REQUIRED TASK:
It is required that all of the data be written out exactly.

--

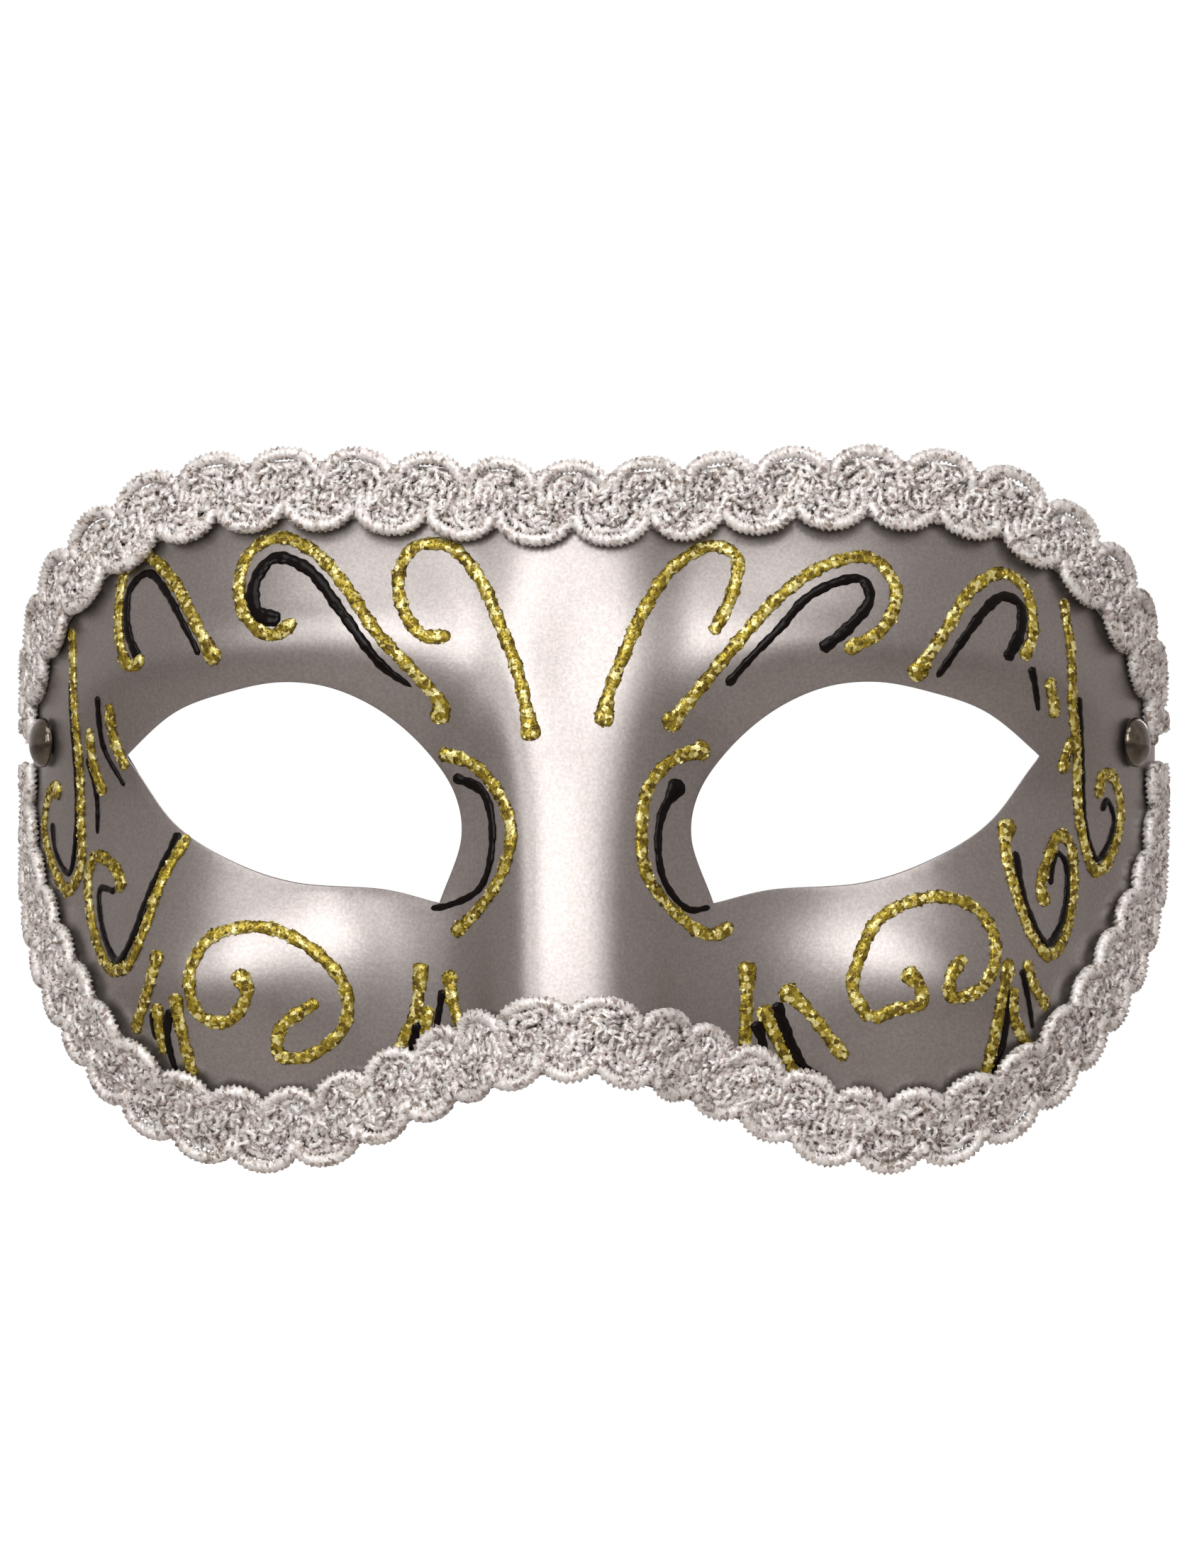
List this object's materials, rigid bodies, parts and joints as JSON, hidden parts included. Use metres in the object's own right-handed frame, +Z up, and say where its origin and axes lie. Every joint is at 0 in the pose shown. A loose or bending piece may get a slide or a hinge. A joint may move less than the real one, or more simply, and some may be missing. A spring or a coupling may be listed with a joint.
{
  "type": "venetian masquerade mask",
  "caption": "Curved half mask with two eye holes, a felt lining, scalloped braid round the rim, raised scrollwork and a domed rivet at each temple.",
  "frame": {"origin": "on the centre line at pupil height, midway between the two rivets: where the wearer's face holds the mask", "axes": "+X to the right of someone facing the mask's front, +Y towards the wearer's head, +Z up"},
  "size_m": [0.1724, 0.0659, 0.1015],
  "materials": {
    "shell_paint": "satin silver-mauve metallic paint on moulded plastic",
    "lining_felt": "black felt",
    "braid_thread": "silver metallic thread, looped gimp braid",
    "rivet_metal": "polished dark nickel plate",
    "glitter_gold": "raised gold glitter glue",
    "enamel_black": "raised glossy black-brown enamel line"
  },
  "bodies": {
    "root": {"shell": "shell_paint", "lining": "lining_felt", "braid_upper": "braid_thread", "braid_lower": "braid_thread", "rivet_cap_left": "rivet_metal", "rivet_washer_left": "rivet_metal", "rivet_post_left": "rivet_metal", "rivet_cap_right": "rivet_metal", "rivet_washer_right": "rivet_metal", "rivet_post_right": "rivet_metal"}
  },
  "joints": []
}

--

OUTPUT FOR THIS EXERCISE:
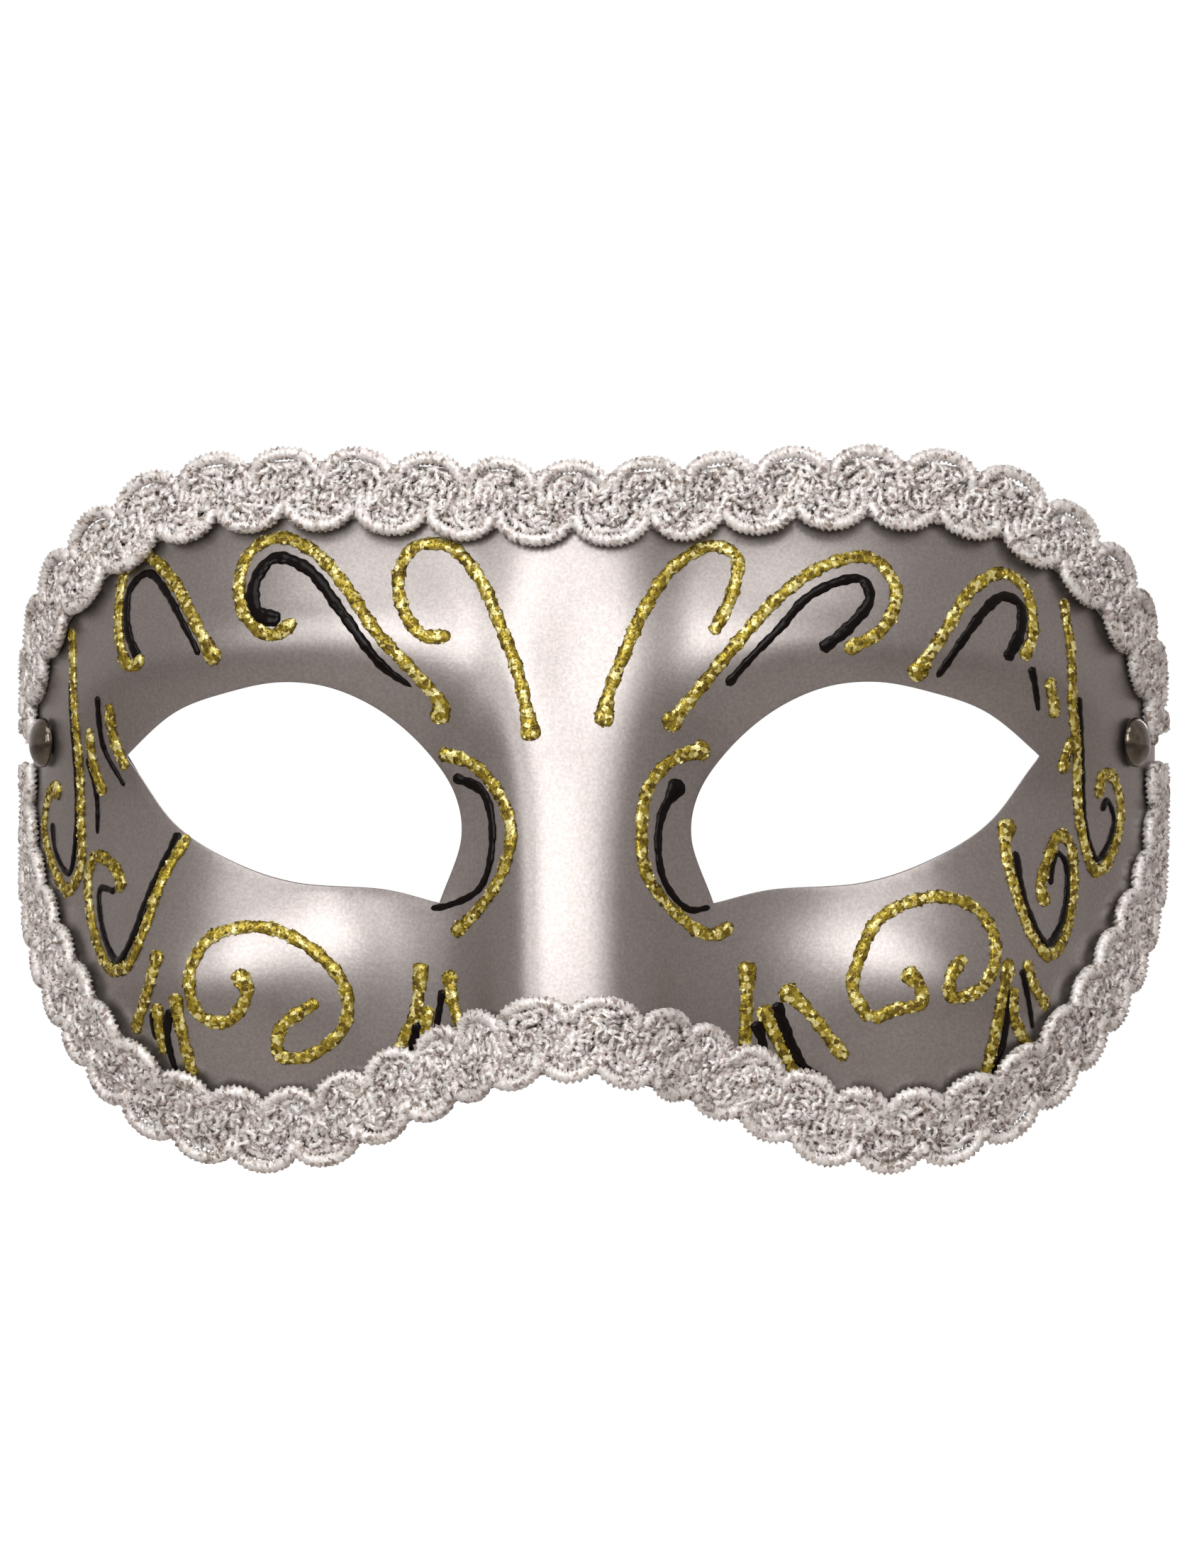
List this object's materials, rigid bodies, parts and joints as JSON, hidden parts included. Use metres in the object's own right-handed frame, +Z up, and say where its origin and axes lie. Every joint is at 0 in the pose shown. A loose or bending piece may get a slide or a hinge. A joint may move less than the real one, or more simply, and some may be missing. A spring or a coupling may be listed with a joint.
{
  "type": "venetian masquerade mask",
  "caption": "Curved half mask with two eye holes, a felt lining, scalloped braid round the rim, raised scrollwork and a domed rivet at each temple.",
  "frame": {"origin": "on the centre line at pupil height, midway between the two rivets: where the wearer's face holds the mask", "axes": "+X to the right of someone facing the mask's front, +Y towards the wearer's head, +Z up"},
  "size_m": [0.1724, 0.0659, 0.1015],
  "materials": {
    "shell_paint": "satin silver-mauve metallic paint on moulded plastic",
    "lining_felt": "black felt",
    "braid_thread": "silver metallic thread, looped gimp braid",
    "rivet_metal": "polished dark nickel plate",
    "glitter_gold": "raised gold glitter glue",
    "enamel_black": "raised glossy black-brown enamel line"
  },
  "bodies": {
    "root": {"shell": "shell_paint", "lining": "lining_felt", "braid_upper": "braid_thread", "braid_lower": "braid_thread", "rivet_cap_left": "rivet_metal", "rivet_washer_left": "rivet_metal", "rivet_post_left": "rivet_metal", "rivet_cap_right": "rivet_metal", "rivet_washer_right": "rivet_metal", "rivet_post_right": "rivet_metal"}
  },
  "joints": []
}